Thursday, January 5, 2012


Part 2 -


Track 1 - Introduction
Track 2 - Power Tools
Track 3 - Bird Of Parallax
Track 4 - In A Jazz Style
Track 5 - Purring Interlude
Track 6 - Contrasts Essconic
Track 7 - Lego Builds It
Track 8 - Pompie Ballet
Track 9 - Intertel
Track 10 - Adwick High School No.1
Track 11 - Look At Oramics
Track 12 - Rotolock
Track 13 - Purple Dust
Track 14 - High Speed Flight
Track 15 - Studio Experiment No.1
Track 16 - Four Aspects
Track 17 - Kia Ora
Track 18 - Dr.Faustus Suite
Track 19 - Adwick High School No.2
Track 20 - Tumblewash
Track 21 - Studio Experiment No.1
Track 22 - Snow


Track 1 - Rockets In Ursa Major (Excerpt 1)
Track 2 - Food Preservation
Track 3 - Studio Experiment No.3
Track 4 - Bala
Track 5 - Episode Metallic
Track 6 - Studio Experiment No.4
Track 7 - Adwick High School No.3
Track 8 - Fanfare Of Graphs
Track 9 - Studio Experiment No.5
Track 10 - Brocillande
Track 11 - Mary Had A Little Lamb
Track 12 - Incidental Music For Invasion (Excerpt)
Track 13 - Costain Suite
Track 14 - Rockets In Urs Major (Excerpt 2)
Track 15 - Passacaglia
Track 16 - Missile Away
Track 17 - Pulse Persephone
Track 18 - Adwick High School No.4
Track 19 - Nestea
Track 20 - Rockets In Ursa Major (Excerpt 3)
Track 21 - Conclusion
Track 22 - Studio Jinks

It is probably unfair to compare Daphne Oram to Raymond Scott but it is a good reference point for those who are unfamiliar with her work. Both were pioneering in their use ( and sometimes creation ) of electronic instruments and both worked within the advertising arena for periods of their career. This 2 disc collection of her work presents a confounding mix of musique concrete, orchestral elements, ethnic music and almost every present-day sub genre of electronica. In terms of mood, many of the tracks are incredibly dark and ominous which completely contradicts the image of the smiling woman that greets you on the front cover. What beautiful insanity must have lurked within her mind in order to create such brutal intensity?

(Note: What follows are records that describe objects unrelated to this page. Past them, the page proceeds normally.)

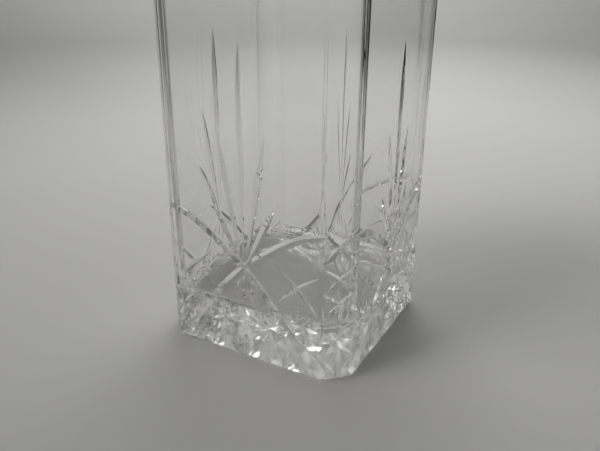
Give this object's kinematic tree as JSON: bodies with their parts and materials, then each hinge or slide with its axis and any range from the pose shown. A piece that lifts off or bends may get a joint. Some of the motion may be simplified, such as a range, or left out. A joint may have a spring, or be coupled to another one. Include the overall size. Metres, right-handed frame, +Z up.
{
  "type": "cut crystal vase",
  "caption": "Tall square vase in clear cut crystal: straight walls, canted corners, thick base, open well for stems, wheel-cut arcs, rays and stars on every side, plainer by one corner.",
  "frame": {"origin": "centre of the underside, on the surface the vase stands on", "axes": "+Z up along the vase's axis towards the open rim, -Y out of one wide side, +X out of the next wide side"},
  "size_m": [0.088, 0.088, 0.2],
  "materials": {
    "crystal": "polished clear lead crystal with polished mitre cuts"
  },
  "bodies": {
    "root": {"vase_body": "crystal"}
  },
  "joints": []
}
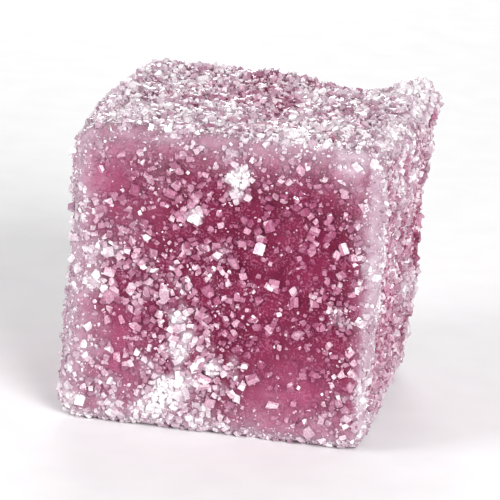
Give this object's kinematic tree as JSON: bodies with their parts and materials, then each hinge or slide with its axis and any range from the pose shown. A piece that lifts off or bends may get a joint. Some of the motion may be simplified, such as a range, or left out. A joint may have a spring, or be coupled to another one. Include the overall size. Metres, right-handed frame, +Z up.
{
  "type": "gummy cube",
  "caption": "Cube of soft fruit jelly with rounded, crusted edges and a coat of coarse sugar crystals.",
  "frame": {"origin": "middle of the flat base that the cube stands on", "axes": "+Z up, away from the base; the front face that the picture shows looks along -Y; +X to the right of that face"},
  "size_m": [0.0246, 0.0242, 0.0239],
  "materials": {
    "fruit_jelly": "soft translucent magenta jelly, frosted pale along the edges",
    "sugar": "clear to white sugar crystals with glinting facets"
  },
  "bodies": {
    "root": {"gummy_cube": "fruit_jelly"}
  },
  "joints": []
}
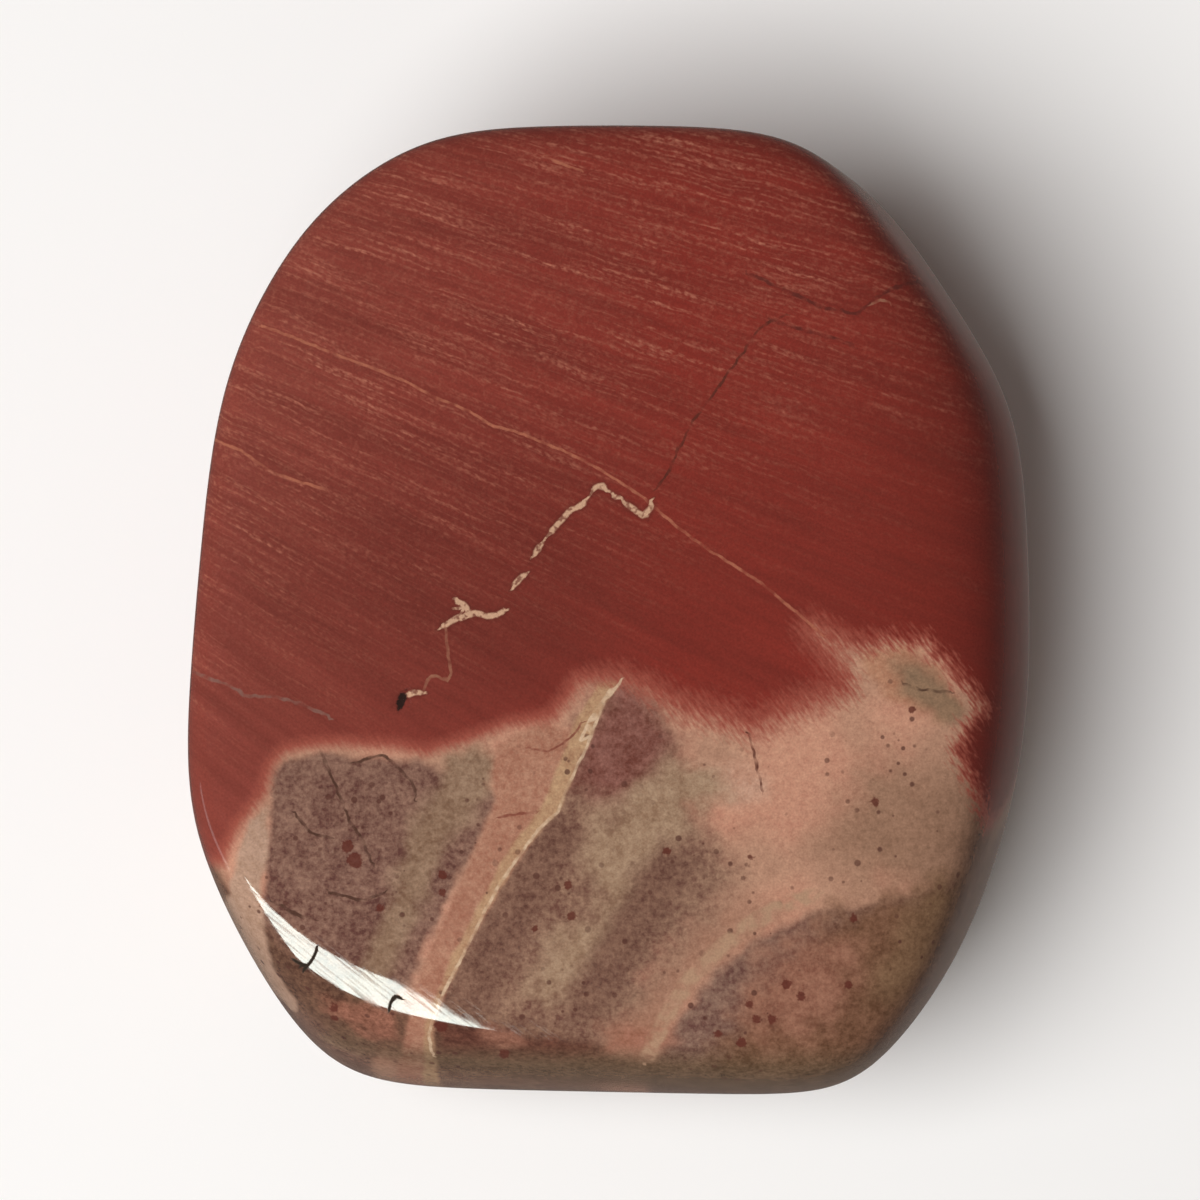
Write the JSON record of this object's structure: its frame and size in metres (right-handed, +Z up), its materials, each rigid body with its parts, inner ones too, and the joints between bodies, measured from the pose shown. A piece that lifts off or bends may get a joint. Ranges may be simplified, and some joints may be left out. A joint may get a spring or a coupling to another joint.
{
  "type": "tumbled stone",
  "caption": "Palm-sized tumbled red jasper: a thick, polished slab of stone with rounded edges, a flat top and a small flat spot to lie on, to hold, collect or set out.",
  "frame": {"origin": "middle of the underside: the centre of the bounding box at the height of the flat spot that the stone lies on", "axes": "+Z up through the thickness, +Y along the length towards the far end, which is all red, +X to the right as seen from above"},
  "size_m": [0.0278, 0.0318, 0.0139],
  "materials": {
    "jasper": "tumble polished, glassy"
  },
  "bodies": {
    "root": {"stone": "jasper"}
  },
  "joints": []
}
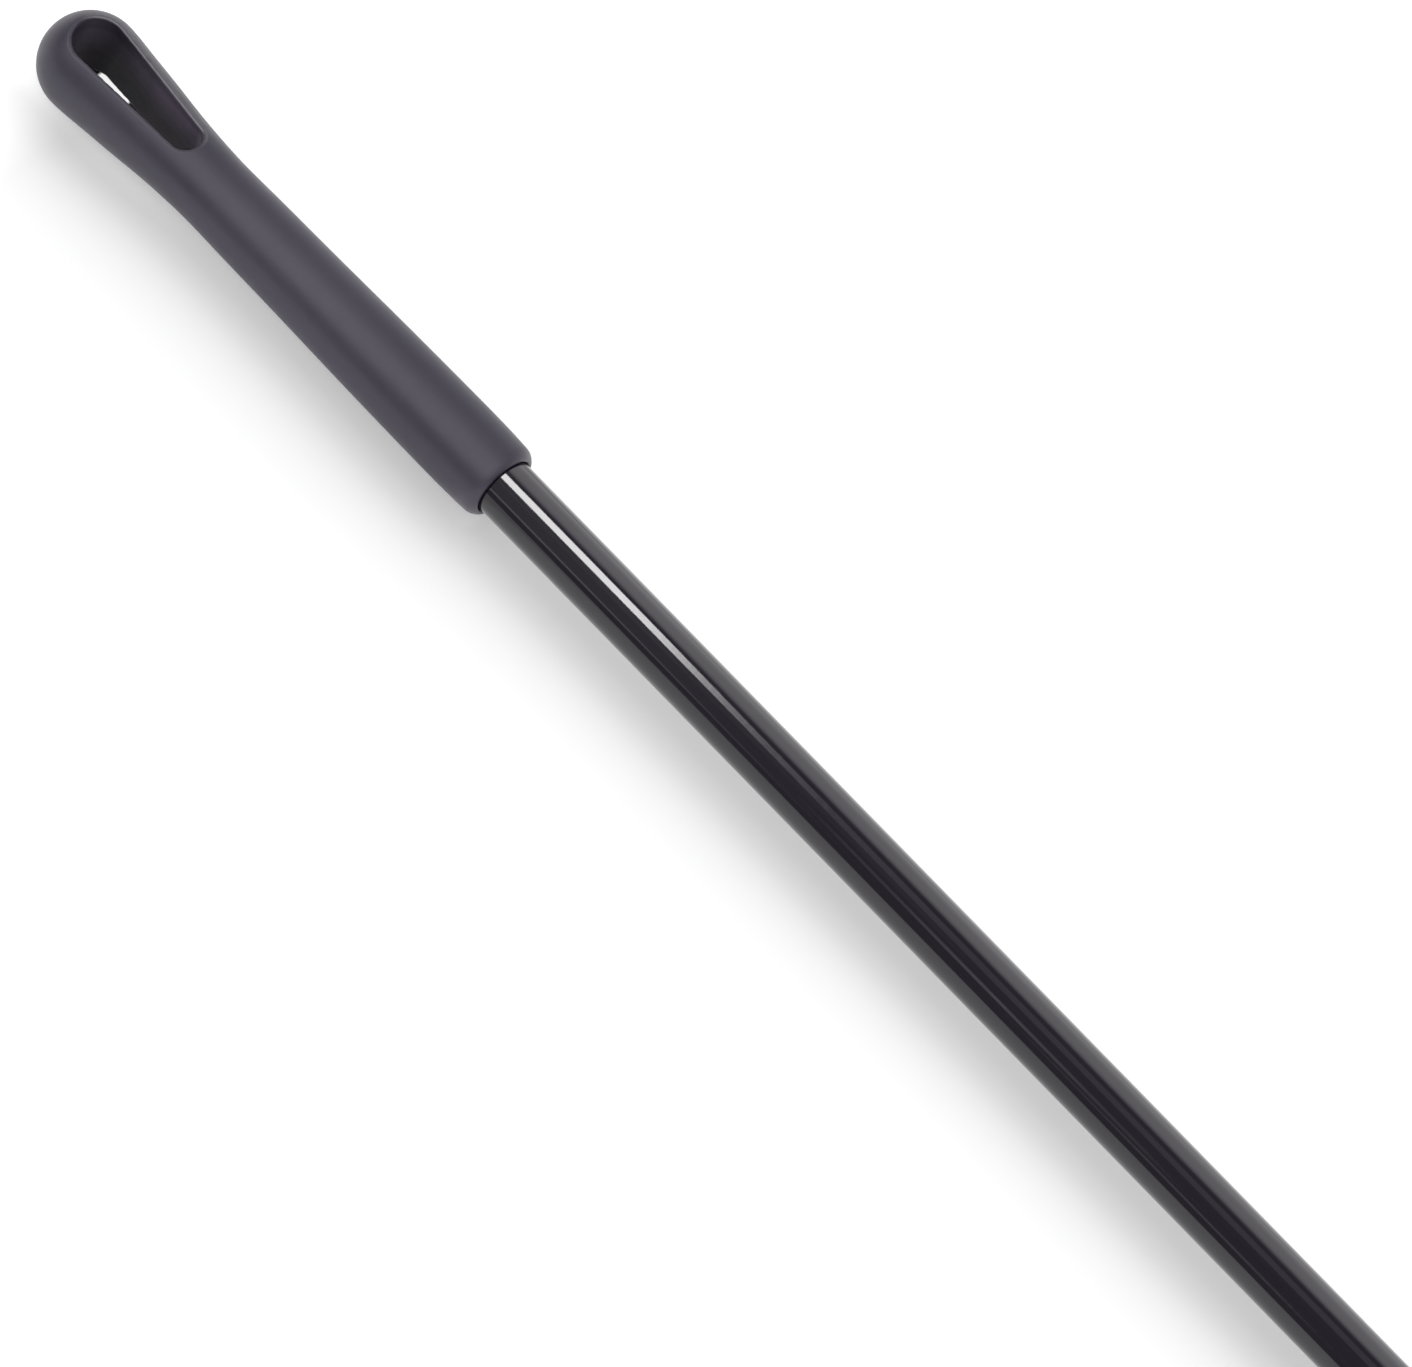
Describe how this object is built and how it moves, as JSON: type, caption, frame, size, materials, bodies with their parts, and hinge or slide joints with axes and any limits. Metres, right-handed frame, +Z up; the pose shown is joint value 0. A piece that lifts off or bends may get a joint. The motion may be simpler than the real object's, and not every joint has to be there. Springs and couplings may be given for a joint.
{
  "type": "telescopic roller extension pole",
  "caption": "Telescopic pole for a paint roller: soft grip with a hanging eye, gloss tube, twist lock, sliding inner tube and threaded tip.",
  "frame": {"origin": "centre of the bounding box at ground level, with the pole collapsed and lying down", "axes": "+X along the pole from the grip's butt to the threaded tip, +Z up and along the hanging eye"},
  "size_m": [1.122, 0.043, 0.0351],
  "materials": {
    "grip": "satin-matt moulded soft plastic, dark blue-grey",
    "outer_tube": "gloss black paint on steel tube",
    "inner_tube": "plain drawn tube, fine lengthwise grain",
    "lock_body": "black glass-filled nylon",
    "lock_rivets": "plain steel",
    "clamp_ring": "natural acetal",
    "slip_washer": "plain steel",
    "lock_nut": "black glass-filled nylon",
    "nut_sleeve": "soft moulded plastic, dark blue-grey",
    "guide_plug": "black nylon",
    "plug_pin": "plain steel",
    "guide_ring": "natural acetal",
    "thread_tip": "black glass-filled nylon",
    "tip_rivet": "plain steel"
  },
  "bodies": {
    "outer": {"grip": "grip", "outer_tube": "outer_tube", "lock_body": "lock_body", "lock_rivets": "lock_rivets"},
    "slider": {"guide_ring": "guide_ring"},
    "inner": {"inner_tube": "inner_tube", "guide_plug": "guide_plug", "plug_pin": "plug_pin", "thread_tip": "thread_tip", "tip_rivet": "tip_rivet"},
    "ring": {"clamp_ring": "clamp_ring", "slip_washer": "slip_washer"},
    "nut": {"lock_nut": "lock_nut", "nut_sleeve": "nut_sleeve"}
  },
  "joints": [
    {"name": "extension", "type": "slide", "parent": "outer", "child": "slider", "axis": [1, 0, 0], "range_m": [0, 0.84]},
    {"name": "inner_spin", "type": "hinge", "parent": "slider", "child": "inner", "pos_m": [0, 0, 0.01755], "axis": [1, 0, 0], "continuous": true},
    {"name": "nut_travel", "type": "slide", "parent": "outer", "child": "ring", "axis": [1, 0, 0], "range_m": [0, 0.004]},
    {"name": "nut_turn", "type": "hinge", "parent": "ring", "child": "nut", "pos_m": [0, 0, 0.01755], "axis": [1, 0, 0], "range_deg": [0, 360]}
  ],
  "couplings": [
    {"joint": "nut_travel", "follows": "nut_turn", "m_per_rad": 0.00063662}
  ]
}
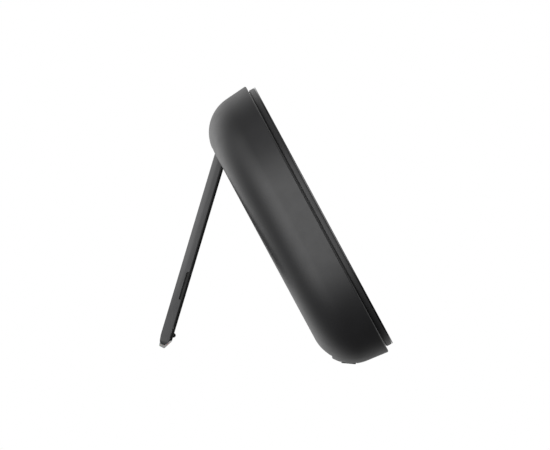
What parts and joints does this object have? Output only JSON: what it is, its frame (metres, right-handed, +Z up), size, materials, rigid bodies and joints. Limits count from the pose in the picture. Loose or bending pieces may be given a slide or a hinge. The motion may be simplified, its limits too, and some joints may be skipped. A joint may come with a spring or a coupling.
{
  "type": "smart display",
  "caption": "Squarish smart display with rounded sides, leaning back on a fold-out kickstand hinged near the top of its back.",
  "frame": {"origin": "on the surface it stands on, below the middle of the whole object's box with the kickstand open", "axes": "+X to the right when facing the screen, -Y out of the screen side, +Z up"},
  "size_m": [0.12, 0.0926, 0.1064],
  "materials": {
    "housing_plastic": "fine-textured soft-touch black",
    "frame_plastic": "satin black",
    "screen_glass": "polished, back-printed black",
    "leg_plastic": "fine-textured dark grey",
    "black_plastic": "satin black",
    "button_plastic": "satin black",
    "foot_silicone": "translucent light grey",
    "black_rubber": "matte",
    "steel": "brushed",
    "aluminium": "satin",
    "magnet": "nickel plated",
    "board": "green solder mask",
    "lcd": "dark, switched off",
    "battery_wrap": "foil pouch",
    "cone_paper": "matte",
    "bush_plastic": "natural acetal",
    "flex": "amber film"
  },
  "bodies": {
    "display": {"antenna": "flex", "backlight": "aluminium", "battery_lead": "black_rubber", "battery_pack": "battery_wrap", "board_screw_1": "steel", "board_screw_2": "steel", "board_screw_3": "steel", "board_screw_4": "steel", "button_board": "board", "catch_magnet": "magnet", "chassis_screw_1": "steel", "chassis_screw_2": "steel", "chassis_screw_3": "steel", "chassis_screw_4": "steel", "cover_glass": "screen_glass", "display_cable": "flex", "front_frame": "frame_plastic", "hinge_pin_left": "steel", "hinge_pin_right": "steel", "hinge_washer_left": "steel", "hinge_washer_right": "steel", "lcd_panel": "lcd", "light_sensor": "black_plastic", "main_board": "board", "mic_board": "board", "mid_frame": "aluminium", "pin_retainer_left": "steel", "pin_retainer_right": "steel", "rear_housing": "housing_plastic", "rest_pad": "black_rubber", "retainer_screw_left": "steel", "retainer_screw_right": "steel", "shield_can": "steel", "speaker_basket_left": "black_plastic", "speaker_basket_right": "black_plastic", "speaker_cone_left": "cone_paper", "speaker_cone_right": "cone_paper", "switch_power": "black_plastic", "switch_volume_down": "black_plastic", "switch_volume_up": "black_plastic", "usb_board": "board", "usb_port": "steel", "usb_screw": "steel"},
    "kickstand": {"leg_shell": "leg_plastic", "leg_plate": "black_plastic", "leg_foot": "foot_silicone", "leg_bumper": "black_rubber", "leg_core": "steel", "leg_magnet": "magnet", "hinge_bush_left": "bush_plastic", "hinge_bush_right": "bush_plastic"},
    "power_button": {"power_button": "button_plastic"},
    "volume_up_button": {"volume_up_button": "button_plastic"},
    "volume_down_button": {"volume_down_button": "button_plastic"}
  },
  "joints": [
    {"name": "kickstand_fold", "type": "hinge", "parent": "display", "child": "kickstand", "pos_m": [0, 0.02806, 0.07933], "axis": [1, 0, 0], "range_deg": [-45, 0]},
    {"name": "power_press", "type": "slide", "parent": "display", "child": "power_button", "axis": [-1, 0, 0], "range_m": [0, 0.0004], "stiffness_N_per_m": 700},
    {"name": "volume_up_press", "type": "slide", "parent": "display", "child": "volume_up_button", "axis": [-1, 0, 0], "range_m": [0, 0.0004], "stiffness_N_per_m": 700},
    {"name": "volume_down_press", "type": "slide", "parent": "display", "child": "volume_down_button", "axis": [-1, 0, 0], "range_m": [0, 0.0004], "stiffness_N_per_m": 700}
  ]
}
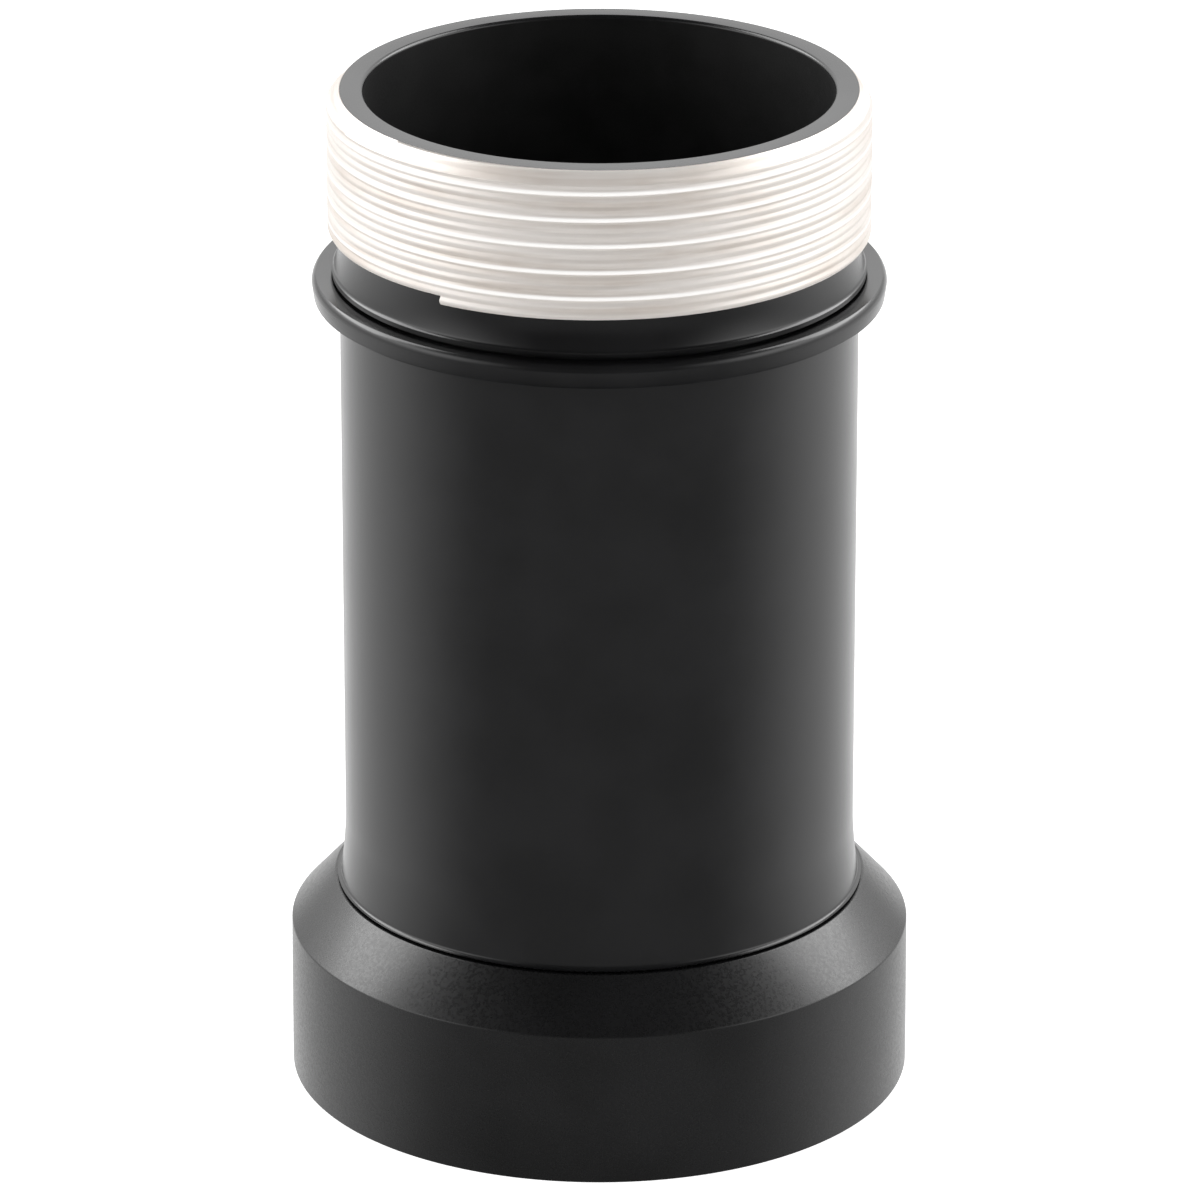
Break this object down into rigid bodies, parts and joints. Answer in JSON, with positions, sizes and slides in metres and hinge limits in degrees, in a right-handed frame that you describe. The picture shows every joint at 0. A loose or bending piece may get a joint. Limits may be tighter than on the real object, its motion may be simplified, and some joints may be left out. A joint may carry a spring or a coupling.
{
  "type": "barlow lens",
  "caption": "Camera-thread barlow lens: black tube with a flange ring, a bare male T-thread on top, a cone-shouldered socket below and a screw-in lens cell.",
  "frame": {"origin": "centre of the telescope socket's bottom face, on the surface the lens stands on", "axes": "+Z along the optical axis towards the camera; X and Y are across it, and the part is round about Z"},
  "size_m": [0.049, 0.049, 0.0812],
  "materials": {
    "barrel_black": "satin black anodised aluminium",
    "socket_black": "fine bead-blasted black anodised aluminium",
    "bare_aluminium": "bare turned aluminium thread",
    "ring_black": "satin black anodised aluminium",
    "inner_black": "dead matt black",
    "seal_rubber": "matt black rubber",
    "crown_glass": "polished, coated",
    "flint_glass": "polished, coated",
    "screw_steel": "plain steel"
  },
  "bodies": {
    "barrel": {"main_barrel": "barrel_black", "cell_spacer_ring": "ring_black", "baffle_ring_lower": "inner_black", "baffle_ring_middle": "inner_black", "baffle_ring_upper": "inner_black", "baffle_sleeve_lower": "inner_black", "baffle_sleeve_upper": "inner_black", "baffle_retaining_ring": "ring_black"},
    "collar_carriage": {"collar_seal_ring": "seal_rubber"},
    "collar": {"camera_thread_collar": "bare_aluminium"},
    "socket_carriage": {"socket_seal_ring": "seal_rubber"},
    "socket": {"telescope_socket": "socket_black"},
    "glass_stack": {"flint_meniscus_lens": "flint_glass", "lens_spacer_ring": "ring_black", "negative_crown_lens": "crown_glass"},
    "cell": {"lens_cell": "ring_black", "lens_centring_screw_1": "screw_steel", "lens_centring_screw_2": "screw_steel", "lens_centring_screw_3": "screw_steel"},
    "cushion_carriage": {"lens_cushion_ring": "seal_rubber"},
    "retaining_ring": {"lens_retaining_ring": "ring_black"}
  },
  "joints": [
    {"name": "collar_travel", "type": "slide", "parent": "barrel", "child": "collar_carriage", "axis": [0, 0, 1], "range_m": [0, 0.005]},
    {"name": "collar_turn", "type": "hinge", "parent": "collar_carriage", "child": "collar", "pos_m": [0, 0, 0.07], "axis": [0, 0, 1], "range_deg": [0, 3600]},
    {"name": "socket_travel", "type": "slide", "parent": "barrel", "child": "socket_carriage", "axis": [0, 0, -1], "range_m": [0, 0.005]},
    {"name": "socket_turn", "type": "hinge", "parent": "socket_carriage", "child": "socket", "pos_m": [0, 0, 0.008], "axis": [0, 0, -1], "range_deg": [0, 3600]},
    {"name": "cell_travel", "type": "slide", "parent": "barrel", "child": "glass_stack", "axis": [0, 0, -1], "range_m": [0, 0.006]},
    {"name": "cell_turn", "type": "hinge", "parent": "glass_stack", "child": "cell", "pos_m": [0, 0, 0.018], "axis": [0, 0, -1], "range_deg": [0, 4320]},
    {"name": "ring_travel", "type": "slide", "parent": "glass_stack", "child": "cushion_carriage", "axis": [0, 0, -1], "range_m": [0, 0.002]},
    {"name": "ring_turn", "type": "hinge", "parent": "cushion_carriage", "child": "retaining_ring", "pos_m": [0, 0, 0.013], "axis": [0, 0, -1], "range_deg": [0, 1440]}
  ],
  "couplings": [
    {"joint": "collar_turn", "follows": "collar_travel", "rad_per_m": 12566},
    {"joint": "socket_turn", "follows": "socket_travel", "rad_per_m": 12566},
    {"joint": "cell_turn", "follows": "cell_travel", "rad_per_m": 12566},
    {"joint": "ring_turn", "follows": "ring_travel", "rad_per_m": 12566}
  ]
}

As a founding member of the BBC Radiophonic Workshop she was at the forefront of the new and exciting world of electronic music. Oram's greatest inspiration came in 1962 with the creation of her Oramics sound technique ( read more here ) but in terms of popular culture she is probably best know for supplying sound effects for "2001: A Space Odyssey". During the late 1960's and 1970's she continued to work and teach on the subject along with writing the book "An Individual Note Of Music: Sound And Electronics". After two strokes in the 1990's she was forced to retire and sadly passed away in 2003, aged 77.

The other day I read a comment on an electronic music forum that claimed Delia Derbyshire never actually existed and it was nothing but a communist code name. It made me laugh at the time as I thought about the conspiracy theories people come up with but having listened to "Oramics" I think it's entirely possible that Daphne was sent to Earth by aliens on some kind of secret mission. Her creativity was simply other worldly.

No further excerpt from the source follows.